In mycology, a sanctioned name is a name that was adopted (but not necessarily coined) in certain works of Christiaan Hendrik Persoon or Elias Magnus Fries, which are considered major points in fungal taxonomy.

Sanctioned names are those, regardless of their authorship, that were used by Persoon in his Synopsis Methodica Fungorum (1801) for rusts, smuts and gasteromycetes, and in Fries's Systema Mycologicum (three volumes, published 1821–32) and Elenchus fungorum for all other fungi.

A sanctioned name, as defined under article 15 of the International Code of Nomenclature for algae, fungi, and plants (previously, the International Code of Botanical Nomenclature) is automatically treated as if conserved against all earlier synonyms or homonyms. It can still, however, be conserved or rejected normally.

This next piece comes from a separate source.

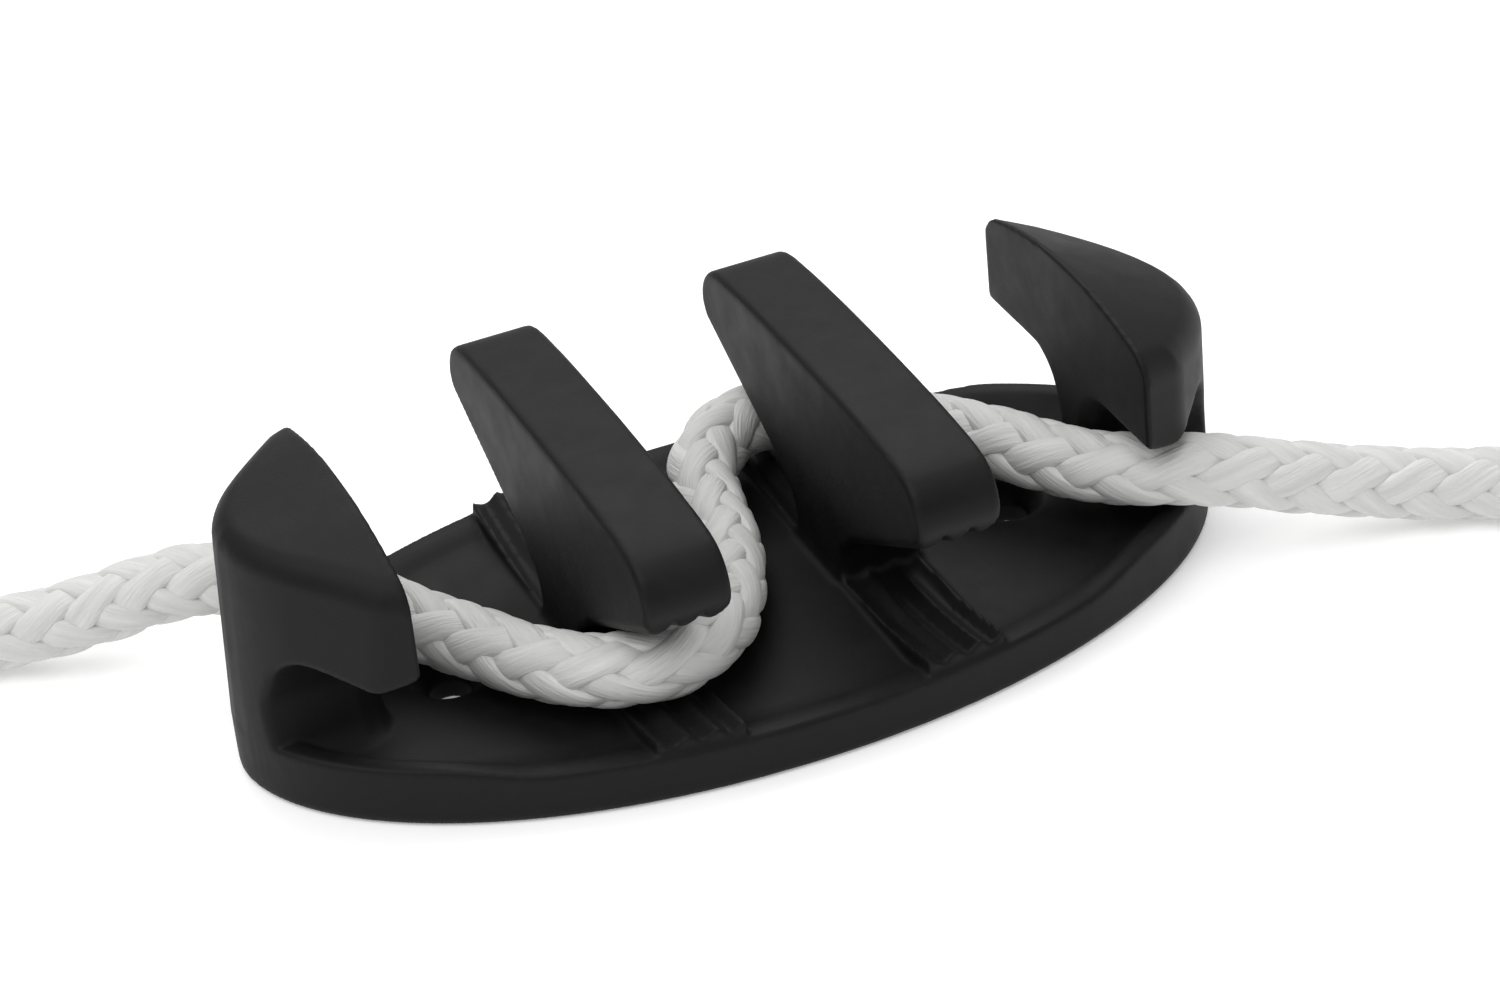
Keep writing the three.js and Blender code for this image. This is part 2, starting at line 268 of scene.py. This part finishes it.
def polygon(px, py, corners):
    """Signed distance in a plane to a closed outline, whose corners may change with px and py."""
    best = np.full(np.broadcast(px, py, corners[0][0], corners[0][1]).shape, FAR ** 2)
    inside = np.zeros(best.shape, bool)
    for (ax, ay), (bx, by) in zip(corners, corners[1:] + corners[:1]):
        ex, ey = bx - ax, by - ay
        wx, wy = px - ax, py - ay
        t = np.clip((wx * ex + wy * ey) / np.maximum(ex * ex + ey * ey, 1e-12), 0, 1)
        best = np.minimum(best, (wx - ex * t) ** 2 + (wy - ey * t) ** 2)
        inside ^= ((ay > py) != (by > py)) & (px < ex * (py - ay) / np.where(ey == 0, 1e-9, ey) + ax)
    return np.where(inside, -1, 1) * np.sqrt(best)


def rounded(corners, per_side=6):
    """A smooth curve through the corners of an open outline."""
    p = [corners[0]] + list(corners) + [corners[-1]]
    made = []
    for a, b, c, d in zip(p, p[1:], p[2:], p[3:]):
        for i in range(per_side):
            t = i / per_side
            made.append(tuple(0.5 * (2 * b[k] + (c[k] - a[k]) * t + (2 * a[k] - 5 * b[k] + 4 * c[k] - d[k]) * t * t
                                     + (3 * b[k] - a[k] - 3 * c[k] + d[k]) * t ** 3) for k in (0, 1)))
    return made + [corners[-1]]


def plan_wall(x):
    """Half width of the plan outline at x."""
    return HALF_WIDTH * np.maximum(0, 1 - (np.abs(x) / HALF_LENGTH) ** END_POWER) ** (1 / SIDE_POWER)


def saw(x, middle, depth, sharp=1):
    """Depth of the valleys across a horn: 0 on its middle line and a pitch from it, depth halfway."""
    phase = np.abs(((x - middle) / TOOTH_PITCH + 0.5) % 1 - 0.5) * 2
    return depth * (np.sqrt(phase ** 2 + 0.012) / math.sqrt(1.012)) ** sharp


def base_field(x, y, z, plan):
    t = np.clip((x - RAMP[0]) / RAMP[1], 0, 1)
    rim = RIM_Z + (SILL_Z - RIM_Z) * t * t * (3 - 2 * t)
    slab = meet(meet(plan, -z, 0.75), z - rim, 0.4)
    slope = ((rim - FLOOR_Z) * (plan + RIM_WIDTH) - FLOOR_SLOPE * (z - rim)) / np.hypot(FLOOR_SLOPE, rim - FLOOR_Z)
    hollow = meet(slope, FLOOR_Z - z, 0.5)
    made = meet(slab, -hollow, 0.35)
    crest = np.interp(y, *zip(*PAD_CREST))
    ridge = (z - crest + PAD_DEPTH - saw(x, INNER_X, PAD_DEPTH)) * 0.85
    pad = meet(meet(ridge, np.abs(x - INNER_X) - INNER_W / 2, 0.25), np.maximum(plan + PAD_INSET, 1 - z), 0.2)
    made = join(made, pad, 0.25)
    from_hole = np.hypot(x - HOLE_X, y)
    sink = (from_hole - SINK_R + (FLOOR_Z - z)) / math.sqrt(2)
    hole = np.minimum(from_hole - HOLE_R, sink)
    return meet(made, -hole, 0.2)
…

Because of the imprecision associated with assigning starting dates for fungi sanctioned in Fries' three Systema volumes, the 1950 International Botanical Congress defined arbitrary or actual publication dates for the starting points to improve the stability of nomenclature. These dates were 1 May 1753 for Species Plantarum, 31 December 1801 for Synopsis Methodica Fungorum, 31 December 1820 for Flora der Vorweldt, and 1 Jan 1821 for the first volume of Systema. Because fungi defined in the second and third volumes lacked a starting-point book for reference, the Congress declared that these species, in addition to species defined in Fries' 1828 Elenchus Fungorum (a two-volume supplement to his System), had "privileged status". According to Korf, the term "sanctioned" was first used to indicate these privileged names by the Dutch mycologist Marinus Anton Donk in 1961.